Umberto Eco is likely best known in popular culture as the author of The Name of the Rose, his novel that was turned into a film starring Sean Connery as a Franciscan monk working to solve a murder in 1327. Fans of his work know that Eco was far more than a novelist: he was a philosopher, literary critic, and social commentator. It might be surprising that this man of letters was also a magazine columnist, embracing the role of public intellectual for readers in Italy and beyond. A number of Eco’s columns from L’Espresso, ranging from 2000 to 2015, are collected in Chronicles of a Liquid Society. Richard Dixon’s translation of the work was published in the United States in 2017, the year following Eco’s death at the age of 84.
In a brief introduction, Eco attributes the term “liquid society” to Polish philosopher Zygmont Bauman. Eco notes that the liquid society is a way to mark what comes after postmodernism and late capitalism, a “present that still has no name” and also lacks clear demarcation of nation-state, freedom, ideology, and subjectivity. While speaking from this particular philosophical stance, Eco’s essays are evocative and often entertaining: the makings of a magazine column, not an intellectual treatise. Reading the columns published around 2000, it would be easy to be awed by his foresight about the current cultural moment, yet under the umbrella of a liquid society, one could argue that Eco simply took time — and his extraordinary intellect — to ponder the cultural shifts underway worldwide. As he notes his insight in predicting a multicultural Europe that would also be divisive and bloody, Eco writes, “I wasn’t a prophet, just someone with common sense who often looks at history, convinced that by learning about what took place in the past we can often understand what might happen in the future.”
Eco recalls and writes about life in Italy during and after World War II. His experience of 20th century events informed his perspective at the turn of the millenium. Rather than feeling alienated by “that old dude and his reminiscing” (as one self-proclaimed millennial complained on social media), the reader is much wiser to use Eco as a portal for learning more about what has happened over the past 100 years. As we mark the centennial of the end of World War I, Women’s suffrage in the US and the UK, and all of the subsequent transitions globally, history can serve us well in trying to figure out how we got here. Eco’s is not a voice of doom. Rather, the tone of his columns is like a brief chat at a sidewalk cafe, that you might ponder later in the day when sitting in traffic or washing dishes. He was, however, the kind of Renaissance man who might be a fine dinner companion for a conversation at the end of the world.
Thinking about his then-two-year-old grandson in the essay “Wave Ciao Ciao to the Camera”, Eco asks, “And will this child of the future think it is normal to live in a world where the prime virtue is being seen, a value more important now than sex or money?

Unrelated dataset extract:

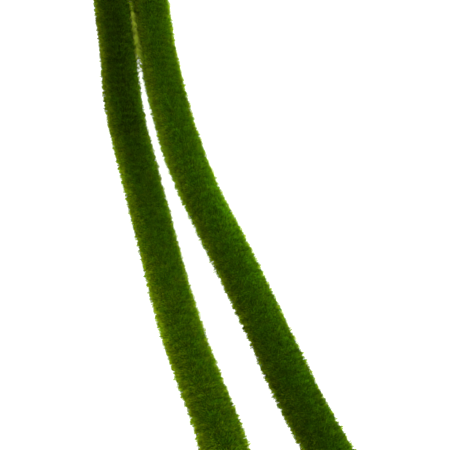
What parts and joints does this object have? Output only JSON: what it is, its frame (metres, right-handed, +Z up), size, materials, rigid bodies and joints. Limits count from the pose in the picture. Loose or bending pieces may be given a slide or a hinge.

A world where people will be ready to do anything to be seen on television — or whatever will have replaced television by then — so as to be recognized by others and not to vegetate in a frightening and unbearable anonymity.” While this future — very well aligned with the present moment — was observable by anyone paying attention when Eco imagined it in 2002, the significance is not in Eco’s foresight but in his reasoning. The desire for social media “likes” and re-Tweets is largely considered vacuous but becomes meaningful when confronted with the unbearable anonymity of a liquid society. If our In Real Life (IRL) communities fail to recognize us and we fail to look up from our devices long enough acknowledge one another, then the best assurances of our existence comes through the tally of mentions and likes. I am known, therefore I am. Revisiting the need to be seen as a kind of imperative social recognition in a column from 2014, Eco wryly contemplates the notion that “it’s better to be a dishonest celebrity than an honest nonentity.”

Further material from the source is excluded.